- [AVAILABLE DATA]:

——

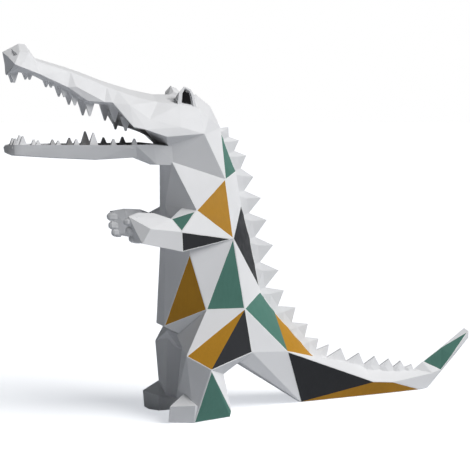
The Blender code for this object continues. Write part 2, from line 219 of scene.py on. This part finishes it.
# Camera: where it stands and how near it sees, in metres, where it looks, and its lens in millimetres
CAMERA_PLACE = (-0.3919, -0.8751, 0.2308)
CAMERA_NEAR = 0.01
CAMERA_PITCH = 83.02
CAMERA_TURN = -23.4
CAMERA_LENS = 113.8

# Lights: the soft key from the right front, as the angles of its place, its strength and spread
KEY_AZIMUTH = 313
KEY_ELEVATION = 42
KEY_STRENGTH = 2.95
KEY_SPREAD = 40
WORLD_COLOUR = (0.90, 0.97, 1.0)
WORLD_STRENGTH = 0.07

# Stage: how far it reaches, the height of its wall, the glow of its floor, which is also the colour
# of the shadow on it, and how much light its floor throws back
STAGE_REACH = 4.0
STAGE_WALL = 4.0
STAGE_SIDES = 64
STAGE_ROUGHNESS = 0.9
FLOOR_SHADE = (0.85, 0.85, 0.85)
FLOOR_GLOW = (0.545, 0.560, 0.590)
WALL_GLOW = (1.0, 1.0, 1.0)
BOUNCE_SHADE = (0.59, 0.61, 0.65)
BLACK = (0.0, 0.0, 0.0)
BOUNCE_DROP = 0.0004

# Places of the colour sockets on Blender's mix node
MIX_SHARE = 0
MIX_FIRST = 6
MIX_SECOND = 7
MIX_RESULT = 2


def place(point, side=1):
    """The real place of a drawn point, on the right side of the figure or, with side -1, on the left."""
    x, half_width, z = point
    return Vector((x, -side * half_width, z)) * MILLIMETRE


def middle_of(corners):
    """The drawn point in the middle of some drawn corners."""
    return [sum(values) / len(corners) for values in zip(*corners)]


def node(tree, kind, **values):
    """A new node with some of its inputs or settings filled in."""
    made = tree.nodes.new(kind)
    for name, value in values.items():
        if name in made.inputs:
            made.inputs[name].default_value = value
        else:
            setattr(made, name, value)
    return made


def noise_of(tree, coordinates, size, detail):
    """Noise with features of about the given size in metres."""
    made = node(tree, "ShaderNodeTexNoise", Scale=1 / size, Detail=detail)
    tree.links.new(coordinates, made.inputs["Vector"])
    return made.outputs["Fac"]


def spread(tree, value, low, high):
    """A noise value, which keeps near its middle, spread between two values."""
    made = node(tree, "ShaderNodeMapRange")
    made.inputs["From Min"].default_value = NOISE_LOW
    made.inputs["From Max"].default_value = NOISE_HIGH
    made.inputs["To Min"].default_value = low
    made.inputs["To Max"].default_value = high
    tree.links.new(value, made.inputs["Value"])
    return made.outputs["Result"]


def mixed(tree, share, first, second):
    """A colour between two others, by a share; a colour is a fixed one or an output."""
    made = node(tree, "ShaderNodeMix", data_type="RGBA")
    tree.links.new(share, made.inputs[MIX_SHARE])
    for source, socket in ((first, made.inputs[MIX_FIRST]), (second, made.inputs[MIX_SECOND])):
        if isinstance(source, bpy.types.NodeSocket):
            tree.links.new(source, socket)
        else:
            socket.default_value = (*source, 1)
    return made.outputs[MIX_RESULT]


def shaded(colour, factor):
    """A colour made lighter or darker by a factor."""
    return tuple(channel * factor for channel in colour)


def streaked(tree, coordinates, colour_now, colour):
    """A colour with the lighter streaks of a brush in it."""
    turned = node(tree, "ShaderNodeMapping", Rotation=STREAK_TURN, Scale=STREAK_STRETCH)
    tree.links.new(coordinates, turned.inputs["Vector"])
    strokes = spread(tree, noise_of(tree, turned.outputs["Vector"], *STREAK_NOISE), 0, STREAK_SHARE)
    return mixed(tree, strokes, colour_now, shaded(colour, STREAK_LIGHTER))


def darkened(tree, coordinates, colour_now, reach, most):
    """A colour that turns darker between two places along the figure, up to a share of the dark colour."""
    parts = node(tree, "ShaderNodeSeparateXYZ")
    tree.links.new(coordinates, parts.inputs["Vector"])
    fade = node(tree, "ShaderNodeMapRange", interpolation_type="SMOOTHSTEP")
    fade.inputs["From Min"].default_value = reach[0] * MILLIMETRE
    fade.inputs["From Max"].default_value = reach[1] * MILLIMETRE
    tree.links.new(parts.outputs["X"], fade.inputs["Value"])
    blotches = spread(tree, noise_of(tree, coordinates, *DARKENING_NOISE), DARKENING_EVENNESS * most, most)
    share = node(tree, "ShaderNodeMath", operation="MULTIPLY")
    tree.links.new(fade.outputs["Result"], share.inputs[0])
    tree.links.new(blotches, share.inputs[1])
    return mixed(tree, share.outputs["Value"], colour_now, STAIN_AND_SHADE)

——

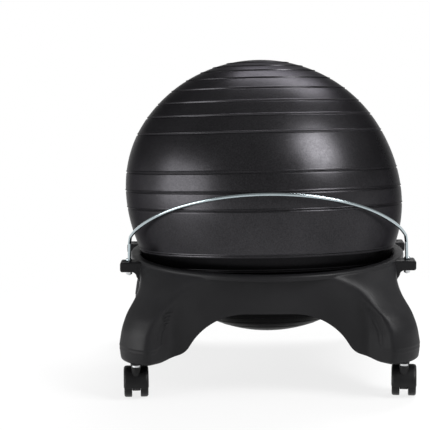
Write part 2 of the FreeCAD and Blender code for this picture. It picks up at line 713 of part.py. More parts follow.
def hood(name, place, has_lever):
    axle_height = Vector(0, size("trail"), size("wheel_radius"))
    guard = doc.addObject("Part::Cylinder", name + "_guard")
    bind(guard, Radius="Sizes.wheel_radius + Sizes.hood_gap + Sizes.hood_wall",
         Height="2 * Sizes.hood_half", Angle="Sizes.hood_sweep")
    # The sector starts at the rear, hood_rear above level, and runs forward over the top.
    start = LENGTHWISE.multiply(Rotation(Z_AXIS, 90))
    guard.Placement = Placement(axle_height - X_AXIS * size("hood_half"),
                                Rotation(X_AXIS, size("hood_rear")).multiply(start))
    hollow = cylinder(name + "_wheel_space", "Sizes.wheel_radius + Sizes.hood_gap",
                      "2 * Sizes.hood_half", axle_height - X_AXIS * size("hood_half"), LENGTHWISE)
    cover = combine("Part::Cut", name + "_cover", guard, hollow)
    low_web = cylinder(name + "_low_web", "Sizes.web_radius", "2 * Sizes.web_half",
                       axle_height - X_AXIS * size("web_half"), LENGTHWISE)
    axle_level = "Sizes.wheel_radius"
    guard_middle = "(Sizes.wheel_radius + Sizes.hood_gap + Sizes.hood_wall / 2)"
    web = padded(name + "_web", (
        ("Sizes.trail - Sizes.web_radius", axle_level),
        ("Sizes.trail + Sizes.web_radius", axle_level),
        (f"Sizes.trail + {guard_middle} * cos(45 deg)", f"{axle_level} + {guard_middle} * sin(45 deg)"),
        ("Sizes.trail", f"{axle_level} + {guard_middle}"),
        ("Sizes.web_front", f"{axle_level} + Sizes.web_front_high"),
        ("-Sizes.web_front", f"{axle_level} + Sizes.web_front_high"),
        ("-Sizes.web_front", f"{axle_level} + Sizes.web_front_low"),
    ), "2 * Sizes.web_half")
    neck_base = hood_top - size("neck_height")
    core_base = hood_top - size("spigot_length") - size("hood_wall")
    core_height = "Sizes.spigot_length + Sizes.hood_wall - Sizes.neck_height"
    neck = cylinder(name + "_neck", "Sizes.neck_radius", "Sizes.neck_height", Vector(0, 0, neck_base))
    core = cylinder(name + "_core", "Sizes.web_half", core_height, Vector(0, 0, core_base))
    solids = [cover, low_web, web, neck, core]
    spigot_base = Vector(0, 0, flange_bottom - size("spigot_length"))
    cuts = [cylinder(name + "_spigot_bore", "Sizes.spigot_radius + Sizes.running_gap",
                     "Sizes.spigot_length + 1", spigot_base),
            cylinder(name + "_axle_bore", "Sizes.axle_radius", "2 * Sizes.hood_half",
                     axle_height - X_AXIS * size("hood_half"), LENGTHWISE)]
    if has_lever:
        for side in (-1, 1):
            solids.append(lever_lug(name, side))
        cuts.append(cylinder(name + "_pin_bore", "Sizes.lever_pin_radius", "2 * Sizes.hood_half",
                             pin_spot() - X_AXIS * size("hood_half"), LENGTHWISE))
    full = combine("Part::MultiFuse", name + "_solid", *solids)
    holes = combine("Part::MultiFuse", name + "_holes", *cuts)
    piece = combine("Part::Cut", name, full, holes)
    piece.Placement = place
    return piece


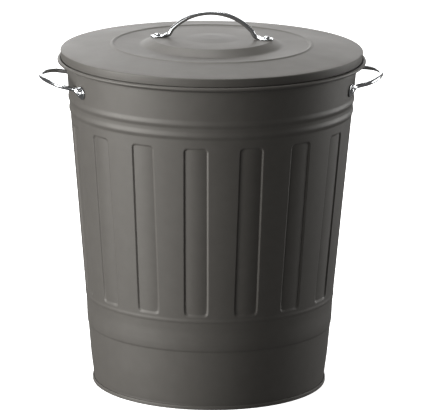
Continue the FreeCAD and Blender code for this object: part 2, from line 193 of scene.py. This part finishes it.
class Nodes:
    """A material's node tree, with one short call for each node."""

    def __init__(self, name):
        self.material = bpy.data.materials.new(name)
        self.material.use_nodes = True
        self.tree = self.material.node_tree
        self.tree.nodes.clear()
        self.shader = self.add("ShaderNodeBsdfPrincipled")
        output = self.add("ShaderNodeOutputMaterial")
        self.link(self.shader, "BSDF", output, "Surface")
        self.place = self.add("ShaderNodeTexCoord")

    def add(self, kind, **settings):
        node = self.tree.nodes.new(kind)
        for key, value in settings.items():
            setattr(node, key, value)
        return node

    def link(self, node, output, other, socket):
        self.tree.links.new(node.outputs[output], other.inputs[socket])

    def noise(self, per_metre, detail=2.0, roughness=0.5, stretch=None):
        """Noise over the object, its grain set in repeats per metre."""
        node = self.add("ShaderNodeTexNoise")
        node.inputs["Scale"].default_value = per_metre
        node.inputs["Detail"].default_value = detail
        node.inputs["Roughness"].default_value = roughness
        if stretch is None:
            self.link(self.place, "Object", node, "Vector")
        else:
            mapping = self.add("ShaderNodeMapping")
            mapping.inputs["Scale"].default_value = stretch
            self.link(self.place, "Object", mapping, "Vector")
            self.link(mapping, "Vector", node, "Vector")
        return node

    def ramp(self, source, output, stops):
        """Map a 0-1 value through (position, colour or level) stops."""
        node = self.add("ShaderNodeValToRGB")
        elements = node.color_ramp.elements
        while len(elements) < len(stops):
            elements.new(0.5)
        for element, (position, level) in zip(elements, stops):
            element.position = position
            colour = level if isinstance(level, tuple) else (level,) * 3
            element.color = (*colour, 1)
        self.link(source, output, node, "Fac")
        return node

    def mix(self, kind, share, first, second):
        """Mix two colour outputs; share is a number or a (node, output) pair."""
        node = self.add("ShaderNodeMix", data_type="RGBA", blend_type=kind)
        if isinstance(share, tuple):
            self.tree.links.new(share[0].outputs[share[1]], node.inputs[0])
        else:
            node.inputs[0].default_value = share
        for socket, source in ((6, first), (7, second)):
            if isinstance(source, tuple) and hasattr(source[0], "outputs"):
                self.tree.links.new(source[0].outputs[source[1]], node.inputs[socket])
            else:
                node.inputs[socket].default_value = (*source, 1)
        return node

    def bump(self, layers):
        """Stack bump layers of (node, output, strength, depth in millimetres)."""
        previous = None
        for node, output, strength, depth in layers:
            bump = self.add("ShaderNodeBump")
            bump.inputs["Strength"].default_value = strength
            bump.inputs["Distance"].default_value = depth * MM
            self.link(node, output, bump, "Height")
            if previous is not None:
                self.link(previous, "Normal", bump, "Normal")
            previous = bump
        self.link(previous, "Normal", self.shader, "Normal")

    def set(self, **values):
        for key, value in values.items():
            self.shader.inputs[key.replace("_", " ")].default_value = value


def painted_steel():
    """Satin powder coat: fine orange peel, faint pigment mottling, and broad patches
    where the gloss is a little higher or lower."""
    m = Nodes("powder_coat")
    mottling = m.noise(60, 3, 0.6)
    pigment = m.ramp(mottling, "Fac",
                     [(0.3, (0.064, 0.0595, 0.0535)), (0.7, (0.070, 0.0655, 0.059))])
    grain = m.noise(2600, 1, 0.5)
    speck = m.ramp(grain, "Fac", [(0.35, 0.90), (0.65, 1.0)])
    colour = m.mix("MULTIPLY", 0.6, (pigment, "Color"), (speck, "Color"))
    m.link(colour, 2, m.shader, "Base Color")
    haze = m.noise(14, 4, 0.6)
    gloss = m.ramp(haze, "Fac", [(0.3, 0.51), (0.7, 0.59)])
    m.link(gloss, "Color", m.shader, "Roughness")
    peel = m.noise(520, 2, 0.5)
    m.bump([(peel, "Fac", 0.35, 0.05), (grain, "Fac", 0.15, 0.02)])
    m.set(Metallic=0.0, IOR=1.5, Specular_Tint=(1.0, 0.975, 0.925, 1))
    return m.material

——

- [WRITTEN INSTRUCTION]:
Give again, word for word, every line of the listing above from the one with "The Blender code" to the one with "MIX_RESULT = 2", both inclusive, and nothing beyond them.

- [EXERCISE ANSWER]:
The Blender code for this object continues. Write part 2, from line 219 of scene.py on. This part finishes it.
# Camera: where it stands and how near it sees, in metres, where it looks, and its lens in millimetres
CAMERA_PLACE = (-0.3919, -0.8751, 0.2308)
CAMERA_NEAR = 0.01
CAMERA_PITCH = 83.02
CAMERA_TURN = -23.4
CAMERA_LENS = 113.8

# Lights: the soft key from the right front, as the angles of its place, its strength and spread
KEY_AZIMUTH = 313
KEY_ELEVATION = 42
KEY_STRENGTH = 2.95
KEY_SPREAD = 40
WORLD_COLOUR = (0.90, 0.97, 1.0)
WORLD_STRENGTH = 0.07

# Stage: how far it reaches, the height of its wall, the glow of its floor, which is also the colour
# of the shadow on it, and how much light its floor throws back
STAGE_REACH = 4.0
STAGE_WALL = 4.0
STAGE_SIDES = 64
STAGE_ROUGHNESS = 0.9
FLOOR_SHADE = (0.85, 0.85, 0.85)
FLOOR_GLOW = (0.545, 0.560, 0.590)
WALL_GLOW = (1.0, 1.0, 1.0)
BOUNCE_SHADE = (0.59, 0.61, 0.65)
BLACK = (0.0, 0.0, 0.0)
BOUNCE_DROP = 0.0004

# Places of the colour sockets on Blender's mix node
MIX_SHARE = 0
MIX_FIRST = 6
MIX_SECOND = 7
MIX_RESULT = 2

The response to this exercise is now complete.